The last group of theories maintains that the ancient Chinese learned the method for curdling soy milk by emulating the milk curdling techniques of the Mongolians or East Indians. Despite their advanced culture, no technology or knowledge of culturing and processing milk products existed within ancient Chinese society. The primary evidence for this theory is the etymological similarity between the Chinese term rǔfǔ (乳腐), which literally means milk curdled, used during Sui Dynasty (AD 581-618), for dishes with consistency like yoghurt or soft cheese), later influenced by Mongolian milk products and methods of production, and the term dòufu (豆腐, beans curdled ) or tofu.
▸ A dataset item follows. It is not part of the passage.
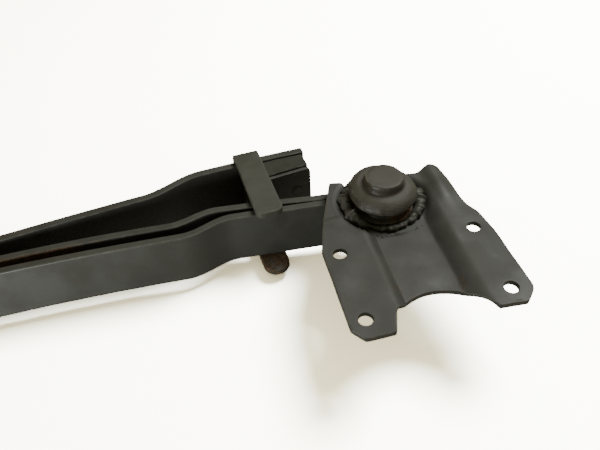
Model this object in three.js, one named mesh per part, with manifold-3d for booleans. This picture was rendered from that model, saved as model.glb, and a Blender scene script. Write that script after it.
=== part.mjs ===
// Light van rear leaf spring with its front hanger bracket, in millimetres, +Z up.
// The spring lies on its edge: +X runs forward along the pack, +Y is the convex (axle seat) side,
// and Z is the width of the leaves. The origin is the middle of the centre bolt's locating head,
// on its end face.
import * as THREE from 'three';
import { mergeVertices } from 'three/addons/utils/BufferGeometryUtils.js';
import Module from 'manifold-3d';

const wasm = await Module();
wasm.setup();

// ---- driving dimensions -------------------------------------------------------------------
const WIDTH = 63.5;               // leaf width
const GAP = 0.3;                  // clearance between pieces that touch
const SEAT_HALF = 50;             // half length of the flat seat at the centre bolt
const HEAD_HEIGHT = 8;            // centre bolt's locating head

// Each leaf's centre line: y at the seat, curvature beyond the seat, how fast that curvature
// changes, and one joggle that sets the ends back towards the axle seat side.
const HELPER_T = 10;
const SECOND_T = 9;
const MAIN_T = 9;
const HELPER_Y = -HEAD_HEIGHT - HELPER_T / 2;
const SECOND_Y = HELPER_Y - 15.5;
const MAIN_Y = SECOND_Y - 14.7;
const LEAVES = {
  main: { t: MAIN_T, y: MAIN_Y, curve: 0.655e-3, relax: 0.911e-6, joggle: 18, joggleAt: 493,
    joggleLength: 60 },
  second: { t: SECOND_T, y: SECOND_Y, curve: 0.437e-3, relax: -0.319e-6, joggle: 15,
    joggleAt: 483, joggleLength: 55, restsOn: 'main' },
  helper: { t: HELPER_T, y: HELPER_Y, curve: -0.169e-3, relax: -1.22e-6, joggle: 17,
    joggleAt: 476, joggleLength: 68 },
};
const SECOND_END = 652;
const HELPER_END = 634;
const FRONT_TANGENT = 676;        // where the main leaf turns into the front eye
const REAR_TANGENT = -696;

const EYE_INNER = 21;             // rolled eye bore radius
const EYE_MID = EYE_INNER + MAIN_T / 2;
const EYE_WRAP = THREE.MathUtils.degToRad(311);

const SLEEVE_OUTER = [18.2, EYE_INNER - GAP];
const RUBBER = [13.5, 18.2 - GAP];
const SLEEVE_INNER = [10.3, 13.5 - GAP];
const SLEEVE_LOW = -33;           // inner sleeve stands proud of the leaf on both sides
const SLEEVE_HIGH = 32;
const PIN_R = 10;

const CLIP_WIDTH = 30;
const CLIP_T = 8;
const CLIP_AT = 567;              // along the helper leaf, from the centre bolt
const CLIP_TOP_REACH = 106;       // free ends, from the helper leaf's outer face
const CLIP_BOTTOM_REACH = 124;
const CLIP_BEND = 1;              // inner bend radius

const BLOCK_START = 556;          // rubbing block on the helper leaf's end
const BLOCK_END = 631;
const PLATE_END = 631;
const WEAR_PLATE_T = 5;
const WEAR_PLATE_FAR = HELPER_Y - 22;   // far face of the wear plate, seen along Y
const BLOCK_INSET = 0.75;         // how far the block and the plate stay inside the leaf's width
const PLATE_INSET = 2.75;
const RIVET_R = 5;
const PAD_RIVET_AT = 614;

const BOLT_R = 6;                 // centre bolt shank
const HEAD_R = 10;
const NUT_ACROSS_FLATS = 19;
const NUT_HEIGHT = 10;

const STEEL = 5.5;                // bracket plate
const FLOOR_Z = 32.3;             // underside of the bracket's channel floor
const CHANNEL_DEPTH = 9.2;
const HANGER_TURN = THREE.MathUtils.degToRad(-8.9);
const HOLE_R = 6.75;
const HOLES = [[-64, -61.5], [74, -61.5], [74, -142.5], [-64, -142.5]];
const SEAT_R = [40.5, 52.5];      // round recess for the pin: floor radius, rim radius
const CHANNEL_LEFT = [-33.5, -20.5];    // channel walls: start and end of each slope
const CHANNEL_RIGHT = [34, 55];
const CHANNEL_FAR = [2, 24];      // where the channel closes behind the pin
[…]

Although intriguing and possible, there is no evidence to substantiate this theory beyond academic speculation.
East Asia
China
A form of tofu may have been discovered during the Han dynasty (220 BC – AD 220), but it did not become a popular food in China until the Song dynasty (960–1279).In China, tofu is traditionally used as a food offering when visiting the graves of deceased relatives. It is claimed that the spirits (or ghosts) have long lost their chins and jaws, so that only tofu is soft enough for them to eat. Before refrigeration was available in China, tofu was often only sold during winter, since tofu did not spoil as easily in cold weather. During the warmer months, tofu, once made, spoiled if stored for more than a day.